The President, Nana Addo Dankwa Akufo-Addo, has called on governments the world over to put an end to state-sponsored acts that hinder the practice of good journalism, and rather provide conditions that make them contribute meaningfully to national development.
According to the President, it is imperative for governments to entrench the freedoms of the media to play its role in ensuring transparency and accountability, as well as contribute meaningfully to national discourse for development.
The President made the call when he delivered the keynote address at the World Press Freedom Day Awards Night celebration in Accra.
Ghana is hosting this year’s global celebration of the World Press Freedom Day, with over 500 journalists from across the world taking part in the event in Accra, which is marked every May 3.
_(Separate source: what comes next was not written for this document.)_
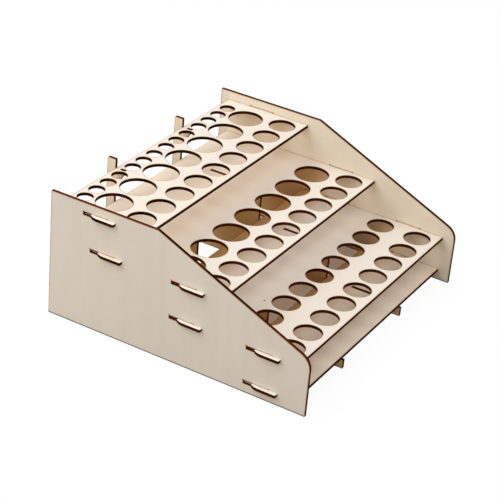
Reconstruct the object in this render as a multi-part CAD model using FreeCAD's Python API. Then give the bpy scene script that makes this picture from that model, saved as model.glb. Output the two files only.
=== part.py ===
import FreeCAD, Part
import math
import os

# Knock-down desktop rack for paint bottles and brushes, cut from sheet plywood.
#
# Eight flat pieces: two side panels, two inner ribs and four shelves.  Hooked tabs on the
# shelf ends pass through slots in the side panels, and lock when the panels slide to the
# rear.  The ribs stand on the table and carry the shelves on steps, each with a tab that
# comes up flush through a slit in its shelf.
#
# Frame: millimetres, +X to the right, +Y to the rear, +Z up, with the origin on the table in
# the middle of the footprint.  Pieces are drawn with Y measured from the side panels' front
# edges, and moved to that origin when they are written.

Vector = FreeCAD.Vector

# ---- Sheet and bay ----
SHEET = 3.0  # thickness of every piece

# ---- Tiers: shelves are numbered from the bottom, 0 to 3 ----
FLOOR_CLEARANCE = 9.0  # table to the underside of the bottom shelf
TIER_RISE = 35.0  # from one shelf up to the next
FRONT_SETBACK = 12.0  # side panel's front to the front edge of the two lowest shelves

# ---- Side panels ----
RIM_HEIGHT = 9.0  # the panel's top above the top shelf's surface
KNEE_LEAD = 12.5  # the flat top ends this far ahead of the top shelf
FRONT_CORNER_RADIUS = 15.0

# ---- Inner ribs ----
FOOT_LEAD = 2.0  # the foot shows this far ahead of the bottom shelf
RISER_LEAD = 1.0  # a riser stands this far ahead of the front edge of the tier above it
COLUMN_WIDTH = 9.0  # rear column, which rises behind the two upper shelves
COLUMN_CORNER_RADIUS = 1.0
GUSSET_REACH = 10.4  # bracket under the rear of the top shelf
GUSSET_DROP = 16.0
TOP_TAB_LENGTH = 5.0

# ---- Hooked tabs and their slots ----
TAB_LENGTH = 25.0
HOOK_LENGTH = 9.0  # the part of a tab that hooks over the panel
TAB_PROUD = 4.0  # tab end beyond the panel's outer face
TAB_FRONT_RADIUS = 1.2
TAB_NOSE_LENGTH = 7.0  # rounded lead-in at the tab's rear
TAB_NOSE_DROP = 2.4
SLOT_SETBACK = 25.0  # slot's front end behind the front edge of its tier
REAR_SLOT_SETBACK = 32.0  # rear slot of shelf 2, behind the top tier's front edge
TOP_SLOT_SETBACK = 40.6  # slot of the top shelf, behind its front edge

# ---- Clearances ----
END_GAP = 0.2  # tab in its slot, at each end
FACE_GAP = 0.1  # sheet in a slot or against a shoulder, on each face
BUTT_GAP = 0.3  # rear edge of a shelf to the rib behind it

# ---- Holes: diameter, number in a row, and the wood left between neighbours ----
MEDIUM_DIAMETER = 26.0
MEDIUM_COUNT = 9
MEDIUM_WEB = 4.4
LARGE_DIAMETER = 33.8
LARGE_COUNT = 7
LARGE_WEB = 3.5
BRUSH_DIAMETER = 15.0
BRUSH_INNER_COUNT = 3  # on each side, from the middle to the rib
BRUSH_OUTER_COUNT = 4  # on each side, from the rib to the side panel
BRUSH_WEB = 2.7
BRUSH_MIDDLE_WEB = 4.8  # between the two middle brush holes
BRUSH_SLIT_WEB = 1.6  # between a brush hole and a rib's slit beside it

# ---- Wood left around and between the rows ----
FRONT_WEB = 6.0  # front edge of a shelf to its first row
END_WEB = 5.4  # widest row to the side panel
LOWER_ROWS_WEB = 13.6  # between the two medium rows of the lower shelf
MEDIUM_LARGE_WEB = 6.1
LARGE_BRUSH_WEB = 1.6
TIER_WEB = 7.1  # large row to the front edge of the tier above
REAR_WEB = 3.2  # brush row to the rear edge of the top shelf

# ---- Derived: rows, as the holes' middle line behind the front edge of the shelf ----
NEAR_ROW = FRONT_WEB + MEDIUM_DIAMETER / 2
LOWER_REAR_ROW = NEAR_ROW + MEDIUM_DIAMETER + LOWER_ROWS_WEB
LARGE_ROW = NEAR_ROW + MEDIUM_DIAMETER / 2 + MEDIUM_LARGE_WEB + LARGE_DIAMETER / 2
BRUSH_ROW = LARGE_ROW + LARGE_DIAMETER / 2 + LARGE_BRUSH_WEB + BRUSH_DIAMETER / 2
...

This year’s celebration was under the theme ‘Keeping Power in Check: Media, Justice and the Rule of Law’.
The awards night honoured 31-year-old Egyptian photojournalist Mahmoud Abu Zeid, known as Shawkan, as the laureate of the 2018 UNESCO/Guillermo Cano Press Freedom Prize.
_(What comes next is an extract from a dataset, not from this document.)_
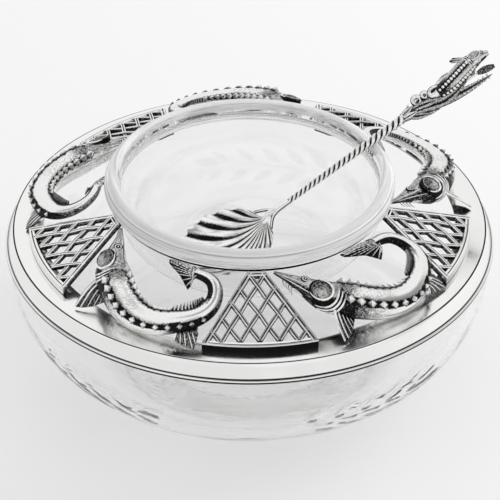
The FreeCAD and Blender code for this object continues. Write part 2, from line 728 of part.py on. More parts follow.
doc.recompute()
os.makedirs("parts", exist_ok=True)
for item in doc.Objects:
    state = item.State
    if "Invalid" in state or "Error" in state:
        raise RuntimeError("%s failed: %s" % (item.Name, state))
for piece in nodes:
    if piece.Shape.isNull() or not piece.Shape.isValid():
        raise RuntimeError("%s has no valid shape" % piece.Label)
for piece in nodes:
    piece.Shape.exportStep("parts/%s.step" % piece.Label)
    print(piece.Label, round(piece.Shape.Volume, 1), len(piece.Shape.Solids))
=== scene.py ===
"""Looks of a caviar server: a glass ice bowl with a silver collar, a gallery of cast
sturgeons and net panels, a wire ring, a glass caviar bowl and a rope stemmed spoon.

Sizes are in millimetres until a mesh is made. Z is up, the origin is the middle of the
ice bowl's base and the front is towards -Y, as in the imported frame.
"""

from __future__ import annotations

import logging
import math
from dataclasses import dataclass, field
from enum import Enum
from typing import Callable, Sequence

import bmesh
import bpy
import numpy as np
from bpy.types import Material, Node, NodeSocket, NodeTree, Object
from mathutils import Matrix, Vector

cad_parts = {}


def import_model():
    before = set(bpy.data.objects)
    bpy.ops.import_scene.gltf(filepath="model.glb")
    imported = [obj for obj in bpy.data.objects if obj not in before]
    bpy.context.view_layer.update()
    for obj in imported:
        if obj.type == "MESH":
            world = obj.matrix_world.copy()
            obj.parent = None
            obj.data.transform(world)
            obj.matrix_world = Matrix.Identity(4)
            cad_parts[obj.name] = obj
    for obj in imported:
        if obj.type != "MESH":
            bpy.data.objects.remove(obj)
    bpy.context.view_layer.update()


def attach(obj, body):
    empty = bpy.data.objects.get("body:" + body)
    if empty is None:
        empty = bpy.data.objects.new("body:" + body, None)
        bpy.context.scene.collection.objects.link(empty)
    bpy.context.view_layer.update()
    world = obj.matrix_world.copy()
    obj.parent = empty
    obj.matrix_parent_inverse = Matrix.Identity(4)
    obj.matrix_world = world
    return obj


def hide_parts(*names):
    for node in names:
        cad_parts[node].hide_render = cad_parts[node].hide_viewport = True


LOG = logging.getLogger("caviar_server")
Numbers = np.ndarray | float
MM = 0.001
TURN = 2 * math.pi
FIVE = 5
PITCH = 360.0 / FIVE
UP = np.array([0.0, 0.0, 1.0])
QUARTERS = (0.25, 0.5, 0.75)
NET_BAR_WIDTH = 1.6  # width of the net bar's section before it is scaled


# ---------------- small sums

def ramp(values: Numbers, start: float, length: float) -> Numbers:
    """0 up to start, 1 from a length beyond it, and straight between."""
    return np.clip((values - start) / length, 0, 1)


def unit_rows(rows: np.ndarray) -> np.ndarray:
    """Each row at length 1."""
    return rows / np.linalg.norm(rows, axis=-1, keepdims=True)


def around(steps: int) -> np.ndarray:
    """Angles of equal steps round a turn, in radians."""
    return np.arange(steps) * TURN / steps


def oval(centre: np.ndarray, ahead: np.ndarray, across: np.ndarray, wide: float, high: float,
         angles: np.ndarray = around(20)) -> np.ndarray:
    """Points round an oval.

    Args:
        centre: its middle.
        ahead: way of its first axis.
        across: way of its second axis.
        wide: half its size along the first axis.
        high: half its size along the second axis.
        angles: where on it each point lies.

    Returns:
        The points, one row each.
    """
    c, s = np.cos(angles)[:, None], np.sin(angles)[:, None]
    return centre + ahead * c * wide + across * s * high

# ---------------- surfaces

@dataclass
class Surface:
    """A closed surface in millimetres, with how polished each of its points is.

    Args:
        points: corners, one row each.
        faces: corner numbers of each face.
        shine: 0 where the silver is black, from its patina or from painted shade, 1 where it is
            polished and bright.
    """

    points: np.ndarray
    faces: list[tuple[int, ...]]
    shine: np.ndarray

    @staticmethod
    def joined(parts: Sequence["Surface"]) -> "Surface":
        """All of the parts as one surface.

        Args:
            parts: the surfaces to put together.

        Returns:
            One surface with every face of the parts.
        """
        faces: list[tuple[int, ...]] = []
        start = 0
        for part in parts:
            faces += [tuple(corner + start for corner in face) for face in part.faces]
            start += len(part.points)
        return Surface(np.vstack([part.points for part in parts]), faces,
                       np.concatenate([part.shine for part in parts]))

    def moved(self, matrix: Matrix) -> "Surface":
        """A copy of the surface put in another place.

        Args:
            matrix: turn and shift, in millimetres.

        Returns:
            The copy.
        """
        grid = np.array(matrix)
        return Surface(self.points @ grid[:3, :3].T + grid[:3, 3], self.faces, self.shine)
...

Shawkan has been in jail since August 14, 2013 when he was arrested while covering a demonstration at Rabaa Al-Adawiya Square in Cairo. The award, which comes with a prize of $25,000, funded by the Guillermo Cano Isaza Foundation, paid tribute to his courage, resistance and commitment to freedom of expression.
The President noted that though there were challenges with press freedom, a truly independent media was essential to protect and enable human rights and fundamental freedoms.
He said it is in recognition of the potential of the power of the media as a development tool that Ghana’s Fourth Republic made substantial provisions that guarantee the freedom of expression, including freedom of the press and other media as a fundamental human right, and making elaborate provisions to protect the freedom and independence of the media.
He noted further that it is in this vain that the erstwhile Kufuor administration led the processes for the repeal of the Criminal Libel Law in 2001, and had since contributed to the growth of a vibrant media that had won Ghana the reputation of having one of the most media friendly and liberal climates on the continent.
Whilst advocating a media free of government control, President Akufo-Addo urged the media to establish a responsible culture and to fulfil their obligations to build a knowledgeable society for the advancement of democracy and the people.
He said the media ought to demonstrate a high sense of responsibility in their reportage, and called on practitioners the world over to take a second look at the power they wielded and the obligation they owe society to ensure that integrity was not sacrificed for headlines or breaking news.
The President expressed worry at the increasing practice of misinformation by media practitioners in their quest to be the first in breaking the news and the deliberate misinformation campaigns lased with twisted facts. This, according to him, constitutes a major threat to the integrity of the news world.
President Akufo-Addo told the gathering that the Ghanaian people would continue to defend the right to free expression to the very end, because of their determination to build a free, open society with accountable governance.
“I will say, again, that I much prefer the noisy, boisterous, sometimes scurrilous media of today to the monotonous, praise-singing, sycophantic one of yesteryear. The Ghanaian media has, in fact, enriched the nations’ governance by its curiosity, investigative skills, and persistence,” he added.